I asked what they felt was the difference between these three words - addiction, absorption and immersion? Would it be a good comeback to a parent who played the addiction card to respond, "I'm not addicted, I'm just absorbed (or immersed)". The students were amused but handled the distinction easily, they saw that addiction meant to have cravings, to be drawn back in away from other important things that needed to be done.

I asked whether there could be "good addiction" and "bad addiction", why was it that being addicted to playing sport or chess was not seen in the same way as playing computer games? Discussion on this point wasn't resolved, but some students saw addiction to sport as bad, for example, it might lead to muscle damage.
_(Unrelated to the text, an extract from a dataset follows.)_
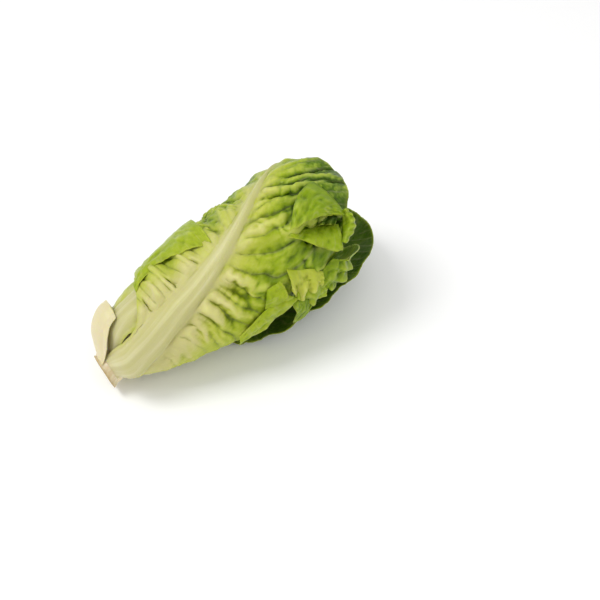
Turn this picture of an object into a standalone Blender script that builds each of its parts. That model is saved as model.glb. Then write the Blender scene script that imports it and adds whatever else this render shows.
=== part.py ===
"""A romaine heart, trimmed and lying on its side: the cut stem and each leaf that grows from it.

Lengths are in millimetres and angles in degrees, up to the meshes, which are in metres.
The head's own frame has x along the stem, from the cut to the leaf tips, an azimuth round it that is 0 at the
top and 90 towards -Y, and the radius from the stem's axis. A leaf is drawn flat, by its place along its middle
rib and across from it, and is then laid round the head.
"""

import math
from dataclasses import dataclass

import bpy
import numpy as np

MM = 0.001

# How the head lies. Its lower side is pressed flatter by the surface, which is at z = 0.
HEAD_TILT = 13.0
STEM_AXIS_HEIGHT = 18.0
HEAD_SHIFT = (-98.6, -1.25)
SQUEEZE_SHARPNESS = 6.0
LEAST_DOWNWARD = 0.02
SURFACE_PRESS = 1.4

# The stem leaves the head a little off its middle, towards this azimuth.
STEM_OFFSET = 4.5
STEM_OFFSET_AZIMUTH = 123.0
STEM_OFFSET_END_X = 28.0

# The stem: a flared cut end, a straight butt and a taper inside the head.
STEM_CUT_RADIUS = 11.6
STEM_NECK_RADIUS = 10.2
STEM_NECK_X = 4.0
STEM_TAPER_X = 14.0
STEM_TIP_RADIUS = 2.6
STEM_LENGTH = 54.0
STEM_SIDES = 28
STEM_RINGS = 12
STEM_RING_CROWDING = 1.4

# Every leaf: its blade, how its rib swells, and how it is laid round the head.
BLADE_THICKNESS = 0.9
RIB_NARROWING = 0.7
RIB_THINNING = 0.8
RIB_SHARE_OF_LEAF = 0.85
MARGIN_GATHER = 20.0
BLADE_ROOM = 12.0
RIB_SHIFT_RISE = 16.0
RIB_SHIFT_FALL = 44.0
PROFILE_STEPS = 160
RIB_COLUMNS = 4

# The inner leaves stand a golden angle apart. Their ages are their places in the order of growth, and the
# second is LEAF_LEFT, which has its own shape. Each pair is a measure at age 0 and its change with each age.
GOLDEN_ANGLE = 137.5
INNER_AGES = (1, 3, 4, 5, 6, 7, 8, 9, 10)
FEWER_COLUMNS_AGE = 5
INNER_GAP_TO_STEM = 2.9
INNER_BASE_X = (9.5, 2.8)
INNER_BULGE_X = (116.0, -1.5)
INNER_RADIUS = (35.6, -2.5)
INNER_TIP_SHARE = 0.62
INNER_TIP_X = (183.0, -3.6)
INNER_HALF = (52.0, -3.4)
INNER_BASE_HALF = (10.0, -0.6)
INNER_RIB_HALF = (9.0, -0.5)
INNER_RIB_THICKNESS = (4.8, -0.26)

OUTER_GREEN = (0.36, 0.52, 0.10, 1.0)
INNER_GREEN = (0.62, 0.72, 0.26, 1.0)
STEM_CREAM = (0.84, 0.81, 0.60, 1.0)
LEAF_ROUGHNESS = 0.45
SMOOTH_ANGLE = 50.0


@dataclass
class Ridge:
    """A pleat raised on the flat leaf: its middle, its heading, its half length, half width and height."""

    along: float
    across: float
    heading: float
    reach: float
    spread: float
    height: float


@dataclass
class Notch:
    """A place where a margin draws in: which side, at what share of the length, how deep and how long."""

    side: int
    share: float
    depth: float
    spread: float


@dataclass
class Leaf:
    """One leaf: where it leaves the stem, how it bulges, how wide it is and how its blade waves."""

    name: str
    azimuth: float
    base_x: float
    base_radius: float
    bulge_x: float
    bulge_radius: float
    tip_x: float
    tip_radius: float
    length: float = 0.0
    tip_curl: float = 0.84
    rise_power: float = 0.78
    base_half: tuple = (12.0, 12.0)
    half: tuple = (50.0, 50.0)
    widest: tuple = (0.5, 0.5)
    wing_from: tuple = (0.0, 0.0)
    rise_sharpness: tuple = (1.0, 1.0)
    tip_half: tuple = (0.6, 0.6)
    tip_sag: float = 0.08
    swerve: float = 0.0
    swerve_from: float = 0.15
    swerve_power: float = 0.9
    rib_half: tuple = (11.0, 1.5)
    rib_thickness: tuple = (6.0, 0.8)
    rib_outward: float = 0.7
    pucker: float = 0.5
    pucker_pitch: float = 24.0
    pucker_sweep: float = 0.6
    ruffle: tuple = (0.8, 0.8)
    ruffle_pitch: float = 28.0
    flare: tuple = (0.0, 0.0)
    flare_from: float = 0.5
    lift: tuple = (0.0, 0.0)
    phase: float = 0.0
    rib_shift: float = 0.0
    ridges: tuple = ()
    notches: tuple = ()
    rows: int = 20
    blade_columns: int = 5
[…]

Some students felt that good MMORPG could be dangerous because they had the capability of dragging the players in and making them addicted. They understood that state of becoming totally engaged in an activity to a point where it became also impossible to stop doing it. My response to that was that the same state was entered into by a serious computer programmer and that was seen as a socially valuable activity.

I also shared some half baked knowledge I had about endorphins, that the same chemicals were released in the brain through very different sorts of activities - taking drugs, running a marathon and becoming totally immersed in a problem solving activity.

This is part of the preparation I'm doing for an essay task, for my students to critically discuss the following:

"Computer games are addictive and violent. They should be banned."

As part of the preparation I did an anonymous survey on how many hours a week the spent playing computer games on average. The responses were: 20, 12, 5, 2, 2, 2, 2, 2, 1, 1.